Exercise:
Return, unaltered, every line from the beginning of the material below up to and including the one with "return centre_x - radius *".

Recorded information:

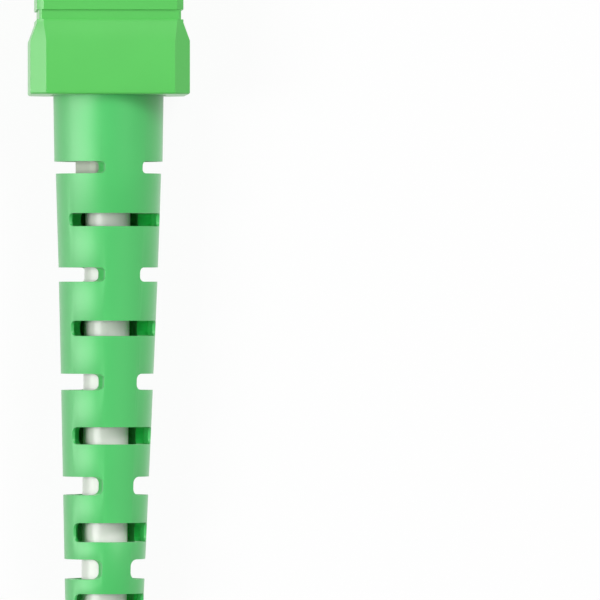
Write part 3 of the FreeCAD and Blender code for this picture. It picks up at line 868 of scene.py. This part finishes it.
def hank_point(turn):
    """A control point of the cable in the hank: round the stadium, clockwise from above."""
    diameter = sizes().cable_diameter / MM
    column, layer = hank_place(turn)
    radius = INNER_TURN + (COLUMNS - 1 - column) * diameter
    step = math.tau * radius / POINTS_PER_TURN
    radius /= 0.75 + 0.25 * math.cos(step / radius)
    half = math.pi * radius
    around = 2 * (HANK_RUN + half)
    way = (turn % 1.0) * around
    centre_x = -(INNER_TURN + (COLUMNS - 1) * diameter)
    front = HANK_HIGH.y / MM - (INNER_TURN + (COLUMNS - 0.5) * diameter)
    back = front - HANK_RUN
    height = diameter * (0.5 + layer)
    if way < HANK_RUN:
        return centre_x + radius, front - way, height
    if way < HANK_RUN + half:
        bend = (way - HANK_RUN) / radius
        return centre_x + radius * math.cos(bend), back - radius * math.sin(bend), height
    if way < 2 * HANK_RUN + half:
        return centre_x - radius, back + way - HANK_RUN - half, height
    bend = (way - 2 * HANK_RUN - half) / radius
    return centre_x - radius * math.cos(bend), front + radius * math.sin(bend), height


def cable_points():
    """The cable's control points, in metres: the lead, then the turns of the hank."""
    count = int(TURNS * POINTS_PER_TURN)
    tail = lean_at(BOOT_LOW.y) / MM
    points = [(x + part * tail, y, z) for part, (x, y, z) in zip(LEAD_SHARES, LEAD)]
    points += [hank_point((i + 0.5) / POINTS_PER_TURN) for i in range(count)]
    return [Vector(p) * MM for p in points]


def strap(name, low, high, y):
    """A flat strap round a bundle from low to high (x, z), with round corners and a lapped end."""
    width, thickness, corner, steps = STRAP_WIDTH, STRAP_THICKNESS, STRAP_CORNER, 6
    bm = bmesh.new()
    loops = []
    for offset in (0.0, thickness):
        ring = []
        centres = ((high[0] - corner, low[1] + corner, -90), (high[0] - corner, high[1] - corner, 0),
                   (low[0] + corner, high[1] - corner, 90), (low[0] + corner, low[1] + corner, 180))
        for x, z, start in centres:
            for i in range(steps + 1):
                t = math.radians(start + 90 * i / steps)
                ring.append((x + (corner + offset) * math.cos(t), z + (corner + offset) * math.sin(t)))
        loops.append(ring)
    rows = [[bm.verts.new((x, y + side * width / 2, z)) for x, z in ring]
            for side in (-1, 1) for ring in loops]
    order = (rows[0], rows[2], rows[3], rows[1])
    count = len(rows[0])
    for a, b in zip(order, order[1:] + order[:1]):
        for i in range(count):
            bm.faces.new((a[i], a[(i + 1) % count], b[(i + 1) % count], b[i]))
    top = high[1] + thickness
    corners = [bm.verts.new((x, y + side * width * TAB_SHARE, top + TAB_LIFT))
               for x in (low[0] + corner, high[0] - TAB_STOP) for side in (-1, 1)]
    upper = [bm.verts.new(v.co + Vector((0, 0, thickness))) for v in corners]
    a, b, c, d = corners
    e, f, g, h = upper
    for face in ((a, b, d, c), (e, g, h, f), (a, e, f, b), (c, d, h, g), (a, c, g, e), (b, f, h, d)):
        bm.faces.new(face)
    bmesh.ops.recalc_face_normals(bm, faces=bm.faces)
    piece = put_object(name, mesh_from(bm, name))
    return soften(piece, 0.08 * MM, segments=2)


class PLUG_OT_cable(bpy.types.Operator):
    """Lays the cable from the boot into its tied hank"""
    bl_idname = "plug.cable"
    bl_label = "Cable"

    def execute(self, context):
        size = sizes()
        points = cable_points()
        curve = bpy.data.curves.new("cable", "CURVE")
        curve.dimensions = "3D"
        curve.bevel_depth = size.cable_diameter / 2
        curve.bevel_resolution = 7
        curve.use_fill_caps = True
        spline = curve.splines.new("NURBS")
        spline.points.add(len(points) - 1)
        for point, place in zip(spline.points, points):
            point.co = (*place, 1.0)
        spline.order_u = 3
        spline.use_endpoint_u = True
        spline.resolution_u = 6
        cable = put_object("cable", curve)
        paint(cable, jacket_white())
        pieces = self.bare_end(points[-1], (points[-1] - points[-2]).normalized())
        pieces += self.ties()
        for piece in pieces:
            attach(piece, INNER)
        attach(cable, INNER)
        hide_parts("cord_lead", "cord_hank")
        return {"FINISHED"}

    def bare_end(self, end, way):
        """The buffer and the yarn that show at the cut end."""
        turned_to = Vector((0, 1, 0)).rotation_difference(way).to_matrix().to_4x4()
        placed = Matrix.Translation(end) @ turned_to @ Matrix.Translation((0, 0, -AXIS_Z))
        pieces = []
        for name, radius, reach, material, slot_name in (
                ("buffer_stub", 0.45 * MM, 1.2 * MM, buffer_white(), "buffer_white"),
                ("yarn_stub", 0.86 * MM, 0.5 * MM, yarn_gold(), "aramid")):
            piece = lathe(name, [(0, -STUB_ROOT), (radius, -STUB_ROOT), (radius, reach - STUB_EDGE),
                                 (radius - STUB_EDGE, reach), (0, reach)], rings=48)
            piece.data.transform(placed)
            soften(piece, 0.02 * MM, segments=2)
            paint(piece, material)
            pieces.append(piece)
        return pieces

    def ties(self):
        """Two straps, one round each run of the hank."""
        diameter = sizes().cable_diameter
        bundle = COLUMNS * diameter
        middle = HANK_HIGH.y - (INNER_TURN * MM + (COLUMNS - 0.5) * diameter) - HANK_RUN * MM / 2
        pile = looped("Strap Pile", colours().tie)
        pieces = []
        for name, left in (("hank_tie_right", HANK_HIGH.x - bundle), ("hank_tie_left", HANK_LOW.x)):
            piece = strap(name, (left, STRAP_BOTTOM), (left + bundle, HANK_HIGH.z), middle)
            pieces.append(paint(piece, pile))
        return pieces


# ---------------------------------------------------------------- stage

FLOOR_HALF = 1.5
FLOOR_GLOW = 0.93  # how much of the floor shows as plain white; the rest keeps the part's shadow
VIEW_CENTRE = (11.83 * MM, -8.17 * MM, AXIS_Z)
LENS, SENSOR = 600.0, 36.0


def shown(graph):
    """1 for what the camera sees straight, mirrored or through glass, and 0 for what lights the part."""
    path = graph.add("ShaderNodeLightPath").outputs
    return graph.math("MAXIMUM", path["Is Camera Ray"],
                      graph.math("MAXIMUM", path["Is Glossy Ray"], path["Is Transmission Ray"]))


def lamp(name, place, target, width, height, glow, **seen):
    """A softbox aimed at a point; glow is its brightness where white is 1."""
    light = bpy.data.lights.new(name, "AREA")
    light.shape = "RECTANGLE"
    light.size, light.size_y = width, height
    light.energy = glow * math.pi * width * height
    item = put_object(name, light)
    item.location = place
    item.rotation_mode = "QUATERNION"
    item.rotation_quaternion = (Vector(target) - Vector(place)).to_track_quat("-Z", "Y")
    item.visible_camera = False
    for key, value in seen.items():
        setattr(item, "visible_" + key, value)
    return item


class PLUG_OT_stage(bpy.types.Operator):
    """Sets the floor, the light and the camera"""
    bl_idname = "plug.stage"
    bl_label = "Stage"

    def execute(self, context):
        stage = context.scene.plug_stage
        self.floor()
        self.world(stage.fill_glow)
        middle = (0, 0, AXIS_Z)
        lamp("fill_softbox", (0.51, 0.51, 0.76), middle, 0.5, 0.5, stage.key_glow)
        lamp("side_softbox", (-0.70, 0.0, 0.386), middle, 0.45, 0.87, stage.side_glow, diffuse=False)
        lamp("slot_softbox", (-0.53, 0.0, 0.62), middle, 0.20, 0.35, stage.slot_glow, glossy=False)
        self.camera(stage)
        context.scene.view_settings.view_transform = "Standard"
        return {"FINISHED"}

    def floor(self):
        """A pale floor that shows as the white surroundings and keeps the part's soft shadow."""
        bm = bmesh.new()
        corners = ((-1, -1), (1, -1), (1, 1), (-1, 1))
        bm.faces.new([bm.verts.new((x * FLOOR_HALF, y * FLOOR_HALF, 0.0)) for x, y in corners])
        floor = put_object("floor", mesh_from(bm, "floor"))
        material = bpy.data.materials.new("Floor")
        material.use_nodes = True
        material.node_tree.nodes.clear()
        graph = Graph(material.node_tree)
        plain = graph.add("ShaderNodeBsdfDiffuse", None, {"Color": (*colours().floor, 1.0)})
        white = graph.add("ShaderNodeEmission", None, {"Color": (1, 1, 1, 1), "Strength": 1.0})
        lift = graph.math("MULTIPLY", shown(graph), FLOOR_GLOW)
        mixed = graph.add("ShaderNodeMixShader", None, {0: lift, 1: plain.outputs[0], 2: white.outputs[0]})
        graph.add("ShaderNodeOutputMaterial", None, {"Surface": mixed.outputs[0]})
        paint(floor, material)

    def world(self, fill):
        """Soft light from all round, which shows as white."""
        world = bpy.data.worlds.new("Studio")
        bpy.context.scene.world = world
        world.use_nodes = True
        world.node_tree.nodes.clear()
        graph = Graph(world.node_tree)
        dim = graph.add("ShaderNodeBackground", None, {"Color": (1, 1, 1, 1), "Strength": fill})
        white = graph.add("ShaderNodeBackground", None, {"Color": (1, 1, 1, 1), "Strength": 1.0})
        mixed = graph.add("ShaderNodeMixShader", None, {
            0: shown(graph), 1: dim.outputs[0], 2: white.outputs[0]})
        graph.add("ShaderNodeOutputWorld", None, {"Surface": mixed.outputs[0]})

    def camera(self, stage):
        """A long lens straight above, leaning a little to the left."""
        data = bpy.data.cameras.new("camera")
        data.type = "PERSP"
        data.lens, data.sensor_width = LENS, SENSOR
        data.clip_start, data.clip_end = 0.05, 10.0
        camera = put_object("camera", data)
        distance = stage.view_width * LENS / SENSOR
        aside = stage.camera_lean
        camera.location = Vector(VIEW_CENTRE) + distance * Vector((-math.sin(aside), 0, math.cos(aside)))
        right, up = Vector((math.cos(aside), 0, math.sin(aside))), Vector((0, 1, 0))
        turned = Matrix((right, up, right.cross(up))).transposed()
        camera.rotation_mode = "QUATERNION"
        camera.rotation_quaternion = turned.to_quaternion()
        bpy.context.scene.camera = camera


# ---------------------------------------------------------------- panel and registration

class PLUG_PT_panel(bpy.types.Panel):
    """Lists the steps"""
    bl_label = "Fibre Plug"
    bl_idname = "PLUG_PT_panel"
    bl_space_type = "VIEW_3D"
    bl_region_type = "UI"
    bl_category = "Fibre Plug"

    def draw(self, context):
        for step in STEPS:
            self.layout.operator(step.bl_idname)
        for group in (context.scene.plug_sizes, context.scene.plug_colours, context.scene.plug_stage):
            for name in group.__annotations__:
                self.layout.prop(group, name)


GROUPS = {"plug_sizes": PlugSizes, "plug_colours": PlugColours, "plug_stage": StageSettings}
STEPS = (PLUG_OT_stage, PLUG_OT_cable, PLUG_OT_housing, PLUG_OT_boot, PLUG_OT_inner, PLUG_OT_ferrule,
         PLUG_OT_spring)
CLASSES = tuple(GROUPS.values()) + STEPS + (PLUG_PT_panel,)


def register():
    """Adds the classes and the scene's settings."""
    for item in CLASSES:
        bpy.utils.register_class(item)
    for name, group in GROUPS.items():
        setattr(bpy.types.Scene, name, PointerProperty(type=group))


def unregister():
    """Removes them."""
    for name in GROUPS:
        delattr(bpy.types.Scene, name)
    for item in reversed(CLASSES):
        bpy.utils.unregister_class(item)


def main():
    """Runs every step."""
    register()
    for step in STEPS:
        group, name = step.bl_idname.split(".")
        getattr(getattr(bpy.ops, group), name)()


if __name__ == "__main__":
    main()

Problem solution:
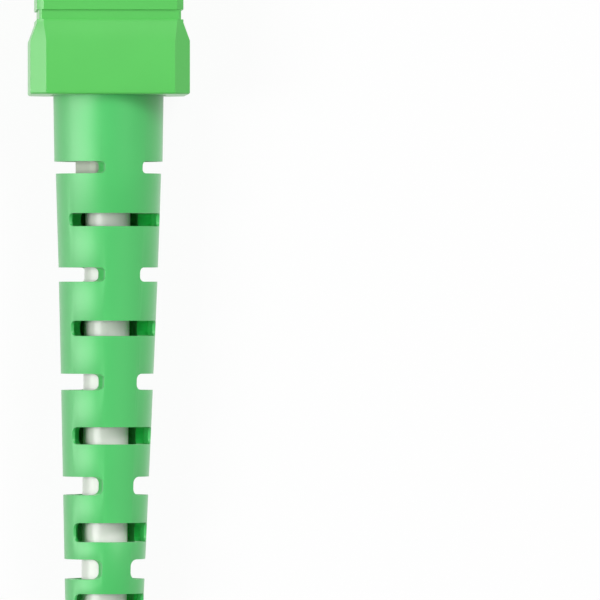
Write part 3 of the FreeCAD and Blender code for this picture. It picks up at line 868 of scene.py. This part finishes it.
def hank_point(turn):
    """A control point of the cable in the hank: round the stadium, clockwise from above."""
    diameter = sizes().cable_diameter / MM
    column, layer = hank_place(turn)
    radius = INNER_TURN + (COLUMNS - 1 - column) * diameter
    step = math.tau * radius / POINTS_PER_TURN
    radius /= 0.75 + 0.25 * math.cos(step / radius)
    half = math.pi * radius
    around = 2 * (HANK_RUN + half)
    way = (turn % 1.0) * around
    centre_x = -(INNER_TURN + (COLUMNS - 1) * diameter)
    front = HANK_HIGH.y / MM - (INNER_TURN + (COLUMNS - 0.5) * diameter)
    back = front - HANK_RUN
    height = diameter * (0.5 + layer)
    if way < HANK_RUN:
        return centre_x + radius, front - way, height
    if way < HANK_RUN + half:
        bend = (way - HANK_RUN) / radius
        return centre_x + radius * math.cos(bend), back - radius * math.sin(bend), height
    if way < 2 * HANK_RUN + half:
        return centre_x - radius, back + way - HANK_RUN - half, height
    bend = (way - 2 * HANK_RUN - half) / radius
    return centre_x - radius * math.cos(bend), front + radius * math.sin(bend), height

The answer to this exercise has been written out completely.